- What the exercise asks
Reproduce exactly the opening lines of the listing, stopping after the line that contains "return tray" and including it.

- Information given
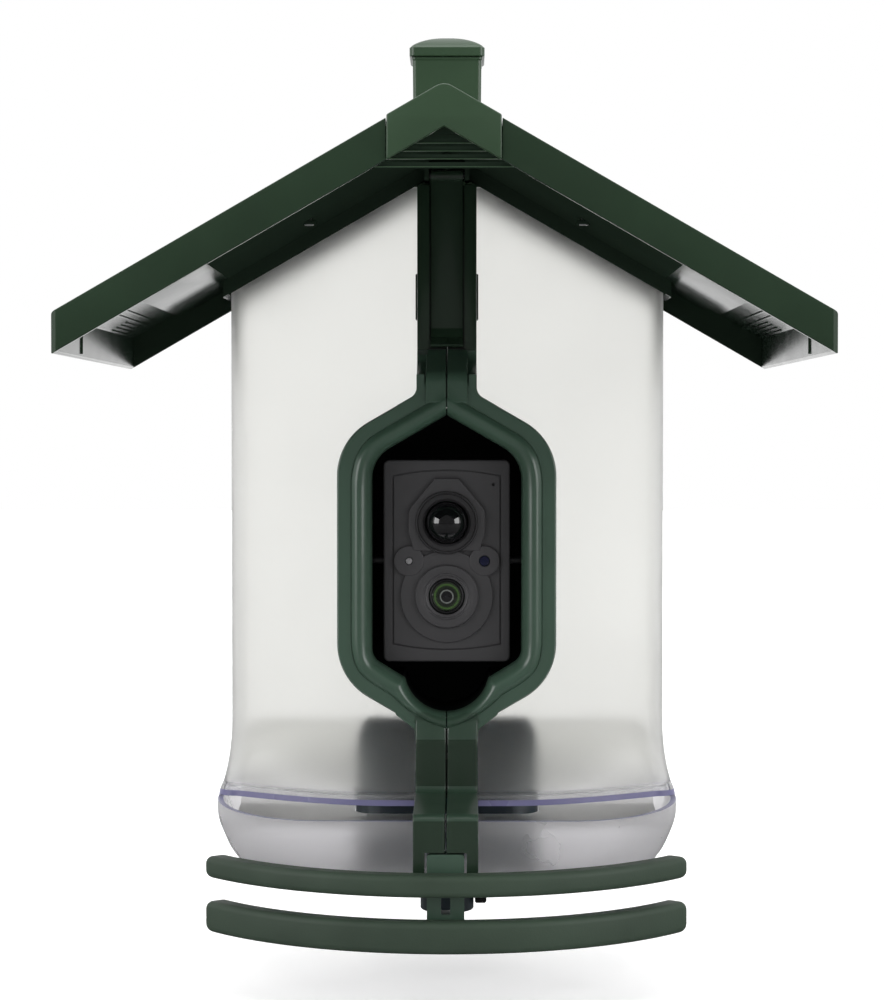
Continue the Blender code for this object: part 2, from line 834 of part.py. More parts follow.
def make_tray(material):
    tall = tray_rim - tray_bottom
    shape_shares = ((0.0, 0.0), (0.21, 0.01), (0.43, 0.11), (0.62, 0.23), (0.81, 0.44), (0.94, 0.74), (1.0, 1.0))
    rings = [tray_ring(tray_tuck * inward, tray_rim - tall * down) for down, inward in shape_shares]
    tray = loft("tray", rings, material, cap_start=False, cap_end=True)
    shell = tray.modifiers.new("wall", "SOLIDIFY")
    shell.thickness = tray_wall
    shell.offset = -1.0
    shell.use_even_offset = True
    hole = dome_ring(-gap)
    cut(tray, outline_solid("tray_hole", [hole], "XY", tray_bottom - over, tray_bottom + tray_wall + over))
    for i, (x, y) in enumerate(base_screw_places()):
        cut(tray, rod("tray_screw_hole_%d" % i, screw_shank_radius + gap, (x, y, tray_bottom - over),
                      (x, y, tray_bottom + tray_wall + over), sides=small_sides))
    return tray


def make_ramp(material):
    back = silo_back - silo_wall - gap
    t = ramp_thickness
    outline = [(back, ramp_top), (back, ramp_top - t * 1.5), (ramp_knee_back, ramp_knee - t),
               (ramp_front, ramp_front_height - t), (ramp_front, ramp_front_height),
               (ramp_knee_back, ramp_knee)]
    ramp = outline_solid("seed_ramp", [outline], "YZ", -ramp_half_width, ramp_half_width, material)
    hole = dome_ring(-gap, 0.0, dome_corner * 0.5)
    cut(ramp, outline_solid("ramp_hole", [hole], "XY", ramp_front_height - over * 2.0, dome_top + over))
    for side in (-1, 1):
        x, y = side * (ramp_half_width + over), back + over
        corner = [(x, y), (x, y - over - ramp_corner), (x - side * (over + ramp_corner), y)]
        cut(ramp, outline_solid("ramp_corner_%d" % side, [corner], "XY", ramp_knee, ramp_top + over))
    return ramp


def dome_ring(inset, lean=0.0, corner=dome_corner):
    """The housing seen from above, moved inwards all round and its front leant back."""
    front, back = dome_front + inset + lean, dome_back - inset
    return round_box(dome_half_width - inset, (back - front) / 2.0,
                     min(corner - inset, (back - front) * 0.4), (0.0, (back + front) / 2.0))


def base_screw_places():
    x = dome_half_width + flange_margin / 2.0
    front, back = dome_front + dome_corner * 0.5, dome_back - dome_corner * 0.5
    return [(x, back), (-x, back), (-x, front), (x, front)]


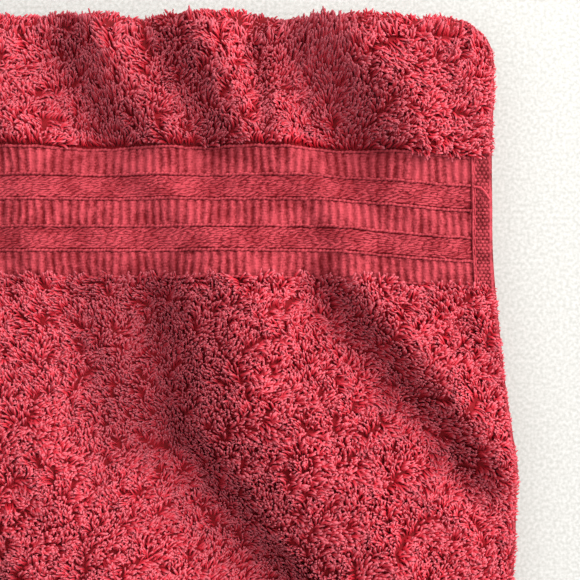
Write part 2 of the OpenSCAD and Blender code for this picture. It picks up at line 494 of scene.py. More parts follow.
def weave_material(name, low, high, scale, stretch=(1, 1, 1), bump=0.9, height_shade_share=0.5):
    """Flat woven cotton: painted shade where it dips and painted light where it stands up, mixed with
    yarn-sized mottling.
    """
    m, nt, bsdf = new_material(name)
    where = add(nt, "TexCoord")
    fit = add(nt, "Mapping")
    fit.inputs["Scale"].default_value = stretch
    fine = add(nt, "TexNoise", **{"Scale": scale, "Detail": 4.0, "Roughness": 0.65})
    broad = add(nt, "TexNoise", **{"Scale": 160.0, "Detail": 2.0})
    raised = add(nt, "Attribute", attribute_name="raised")
    mottle = add(nt, "Math", operation="ADD")
    spread = add(nt, "MapRange", **{"From Min": 0.91, "From Max": 1.09})
    # A share of the colour follows the height value: painted shade in the dips, painted light on the tops;
    # the rest is random mottling.
    blend = add(nt, "Mix", data_type="FLOAT")
    blend.inputs["Factor"].default_value = height_shade_share
    mix = add(nt, "Mix", data_type="RGBA")
    mix.inputs["A"].default_value = linear(*low)
    mix.inputs["B"].default_value = linear(*high)
    wire(where, "Object", fit, "Vector")
    wire(fit, "Vector", fine, "Vector")
    wire(where, "Object", broad, "Vector")
    wire(broad, "Fac", mottle, 0)
    wire(fine, "Fac", mottle, 1)
    wire(mottle, "Value", spread, "Value")
    wire(spread, "Result", blend, "A")
    wire(raised, "Fac", blend, "B")
    wire(blend, "Result", mix, "Factor")
    wire(mix, "Result", bsdf, "Base Color")
    uneven(nt, bsdf, fine, bump, 0.4 * MM, 0.62, 0.9)
    cotton(bsdf)
    return m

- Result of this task
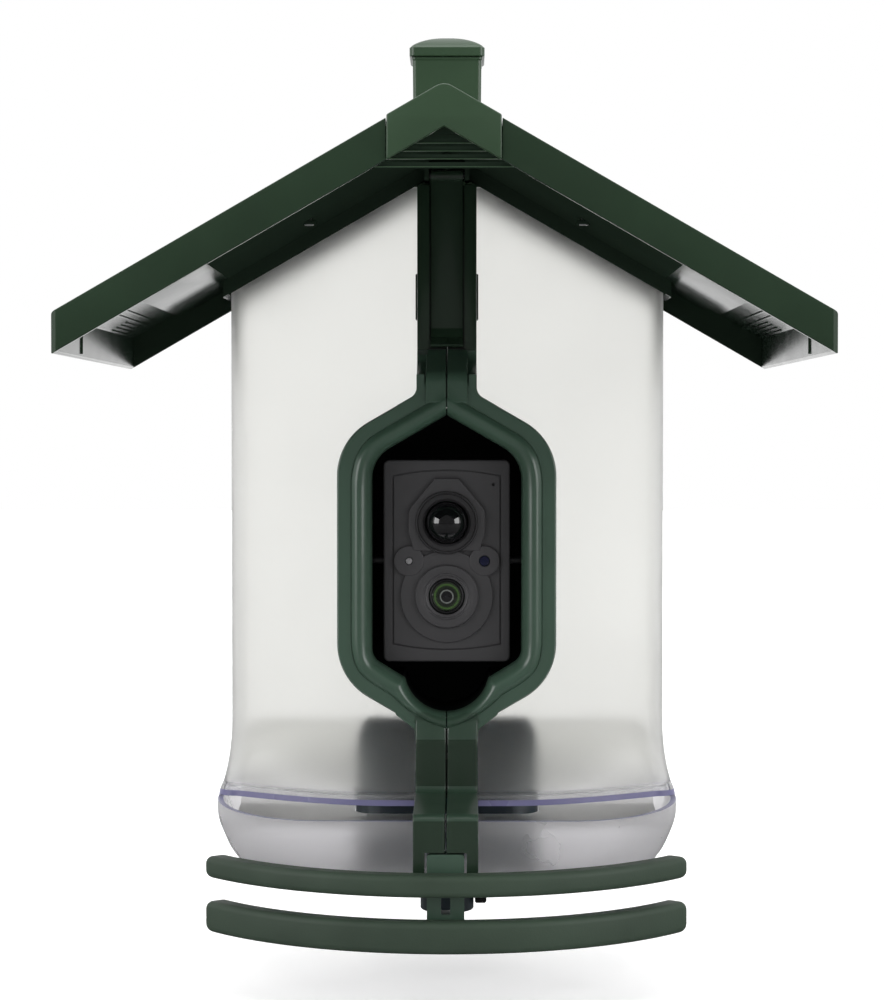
Continue the Blender code for this object: part 2, from line 834 of part.py. More parts follow.
def make_tray(material):
    tall = tray_rim - tray_bottom
    shape_shares = ((0.0, 0.0), (0.21, 0.01), (0.43, 0.11), (0.62, 0.23), (0.81, 0.44), (0.94, 0.74), (1.0, 1.0))
    rings = [tray_ring(tray_tuck * inward, tray_rim - tall * down) for down, inward in shape_shares]
    tray = loft("tray", rings, material, cap_start=False, cap_end=True)
    shell = tray.modifiers.new("wall", "SOLIDIFY")
    shell.thickness = tray_wall
    shell.offset = -1.0
    shell.use_even_offset = True
    hole = dome_ring(-gap)
    cut(tray, outline_solid("tray_hole", [hole], "XY", tray_bottom - over, tray_bottom + tray_wall + over))
    for i, (x, y) in enumerate(base_screw_places()):
        cut(tray, rod("tray_screw_hole_%d" % i, screw_shank_radius + gap, (x, y, tray_bottom - over),
                      (x, y, tray_bottom + tray_wall + over), sides=small_sides))
    return tray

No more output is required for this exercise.